Перед уходом охранник сделал небольшой поклон, и Бенедикт Савва все же явил нам свой вид (пиджачная спина и серебристые волосы на затылке), сместившись к некой двери и вскоре скрывшись за ней. Я обогнул конвейер по краю, но движения казались мне медленными, как во сне, хотя я с немалой ловкостью преодолел всю внутренность помещения и проход к лестнице, ведущей в кабинет на втором этаже. И вот передо мной была дверь подсобного помещения, а секунда, волнительный миг, помноженный на длительность мыслей, отделяла меня от встречи с отцом. Моему удивлению не было конца и края, когда внутри не обнаружилось ни одной души — ни живой, ни мертвой; хотя, без сомнений, полуминутой ранее мой отец скрылся в этой комнате, у которой — важное замечание! — не было иного прохода, кроме того, в котором я застыл в ошеломлении. Вместо того каждый клочок стеллажей вдоль стен занимало огромное плюшевое войско: по большей части в один-два ряда, но так, что на полках они полностью закрывали собой стены и нужно было глядеть в пол, чтобы не видеть этой пестрой картины. На высоте лихорадочной мысли, что это и впрямь сон, мне даже почудилось, как игрушечные медведи повернули шеи в мою сторону. Голова кружилась, точно я был сражен нервной болезнью. Жар окатил тело сверху-вниз, как поток горячей воды, затем холодной. Бред, галлюцинация, умопомрачение…

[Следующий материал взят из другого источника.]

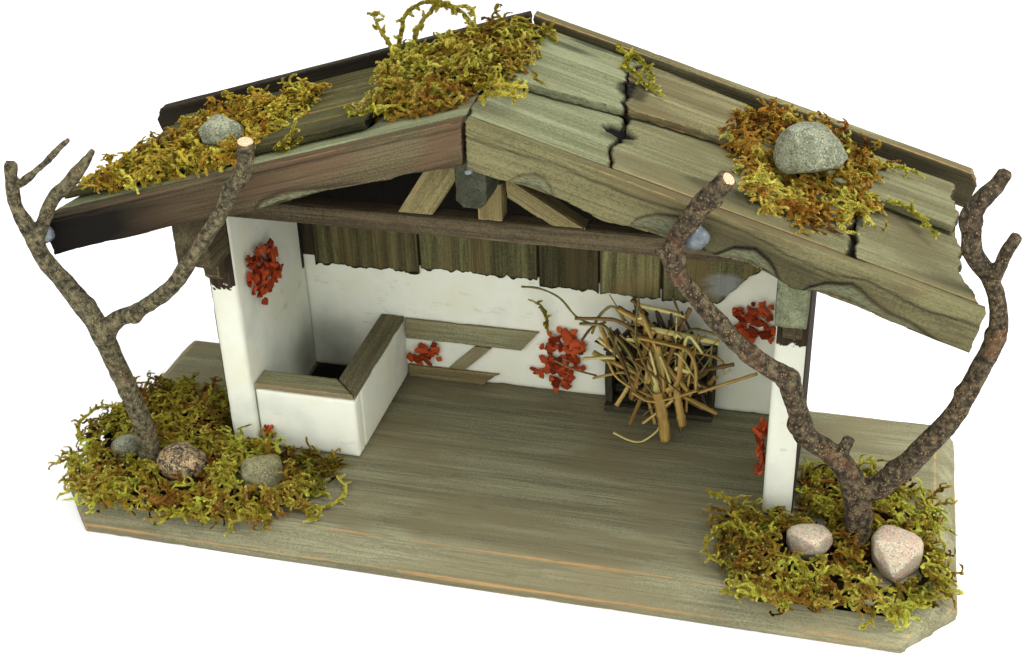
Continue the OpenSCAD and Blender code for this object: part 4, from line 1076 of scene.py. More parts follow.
RIGHT_LIMBS = [
    [(188, -41, 16.5, 7.5), (188.5, -42, 28, 6.9), (188, -44, 44, 6.9), (185, -47, 60, 6.6),
     (179, -49, 73.5, 5.7), (170, -51, 83.5, 5.2), (160, -53, 91, 5.4), (156.5, -55, 102, 5.1),
     (153, -57, 114, 5.1), (149, -60, 126, 5.1), (140, -61, 132.5, 4.5), (131, -63, 140, 4.5),
     (122, -64, 149, 4.5), (114, -65, 159, 4.5), (106.5, -66, 168, 4.2), (100.5, -67, 175.5, 4.2),
     (96, -68, 184, 4.4), (95.5, -69, 191, 4.4), (98, -70, 200, 4.3), (103, -71, 208, 4.6),
     (108, -73, 217, 4.7), (113, -74, 224, 4.6), (119, -76, 231.5, 4.3)],
    [(185, -47, 58, 6.2), (195, -47, 62.5, 6.0), (202, -47, 71, 5.8), (209, -48, 81, 5.6),
     (215, -48, 91, 5.5), (221, -48, 101.5, 5.1), (226, -48, 112.5, 4.8), (230, -48, 127, 4.7),
     (236, -48, 148, 4.5), (237, -48, 159, 4.1), (234.5, -47.5, 172, 3.9), (230, -46, 181, 4.0),
     (222, -46, 192, 4.4), (220, -45, 201, 4.5), (218.5, -45, 208, 4.7), (222.5, -46, 218, 4.0),
     (227, -46, 224, 3.8), (230, -47, 231, 3.3)],
    [(232, -47, 179, 3.2), (235, -48, 193, 2.9), (237, -48, 199, 2.8), (238.5, -48, 203, 2.4)],
    [(180, -49, 74, 4.0), (177, -50, 80, 3.2), (179.5, -50, 91, 2.6)],
    [(96, -69, 189.5, 2.6), (88, -70, 191, 1.7)],
]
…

В тот миг я беспамятно вцепился в бока дверного проема, давил на них, словно в попытке расширить, и едва не вскрикнул от ужаса, когда нечто коснулось моей руки. К счастью, это было не ожившее плюшевое чудовище — продолжение галлюцинации, — а всего лишь моя незнакомая спутница. Своим инертным телом я занял весь проем, и ей пришлось изогнуться по-кошачьи, чтобы втиснуться внутрь. В момент прямого взгляда и ясного освещения, пока девушка кружилась по комнате мне удалось отметить ее высокий рост, складную изящную фигуру, нос с горбинкой каких-то восточно-европейских кровей, — но что важнее: огненные локоны, словно заметавшимся пожаром пылающие во всей комнате (выдаю желанное за действительное!) горели начищенной медью ярче ламп на потолке. Именно их заметный цвет прояснил в сознании образ девушки из кафе за соседствующим Рональду Риду столиком.
— Итак, мистер Фирдан, это все очень странно. Вы раньше не замечали за вашим отцом способность проходить сквозь стены?
— Значит, вы тоже это видели…
— Да, где-то здесь должен быть проход, — сказала она, принявшись осматривать полки стеллажей. — Мистер Фирдан, почему вы решили выдать свою личность за чужую?
— Если у вас, мисс, настолько отменно развиты зрение, слух и любопытство, что вы не постыдились подслушать в кафе разговор, не предназначавшийся для ваших ушей, вы должны представлять ответ на свой вопрос. И я бы попросил вас для начала представиться.